Are there any downsides to this setup, except the overall overhead in setup and number of processes (mongos/configservers/arbiters)?
That would definitely work. I'd asked a question in the #mongodb IRC channel a bit ago as to whether or not it was a bad idea to run multiple mongod processes on a single machine. The answer was "as long as you have the RAM/CPU/bandwidth, go nuts".
It's worth noting that if you're looking for high-performance reads, and don't mind writes being a bit slower, you could:
Do your writes in "safe mode", where the write doesn't return until it's been propagated to N servers (in this case, where N is the number of servers in the replica set, so all of them)
Set the driver-appropriate flag in your connection code to allow reading from slaves.
This would get you a clustered setup similar to MySQL - write once on the master, but any of the slaves is eligible for a read. In a circumstance where you have many more reads than writes (say, an order of magnitude), this may be higher performance, but I don't know how it'd behave when a node goes down (since writes may stall trying to write to 3 nodes, but only 2 are up, etc - that would need testing).
One thing to note is that while both machines are up, your queries are being split between them. When one goes down, all queries will go to the remaining machine thus doubling the demands placed on it. You'd have to make sure your machines could withstand a sudden doubling of queries.

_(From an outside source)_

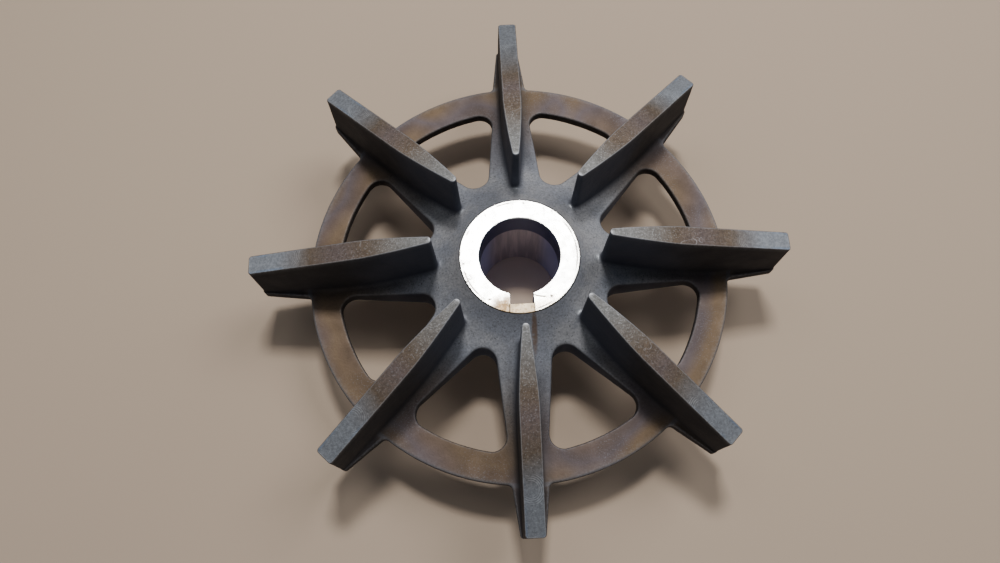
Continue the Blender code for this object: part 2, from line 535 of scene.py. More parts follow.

In that situation, I'd reconsider sharding in the first place, and just make it an un-sharded replica set of 2 machines (+1 arbiter).
You are missing one crucial detail: if you have a sharded setup with two physical nodes only, if one dies, all your data is gone. This is because you don't have any redundancy below the sharding layer (the recommended way is that each shard is composed of a replica set).
What you said about the replica set however is true: you can run it on two shared-nothing nodes and have an additional arbiter. However, the recommended setup would be 3 nodes: one primary and two secondaries.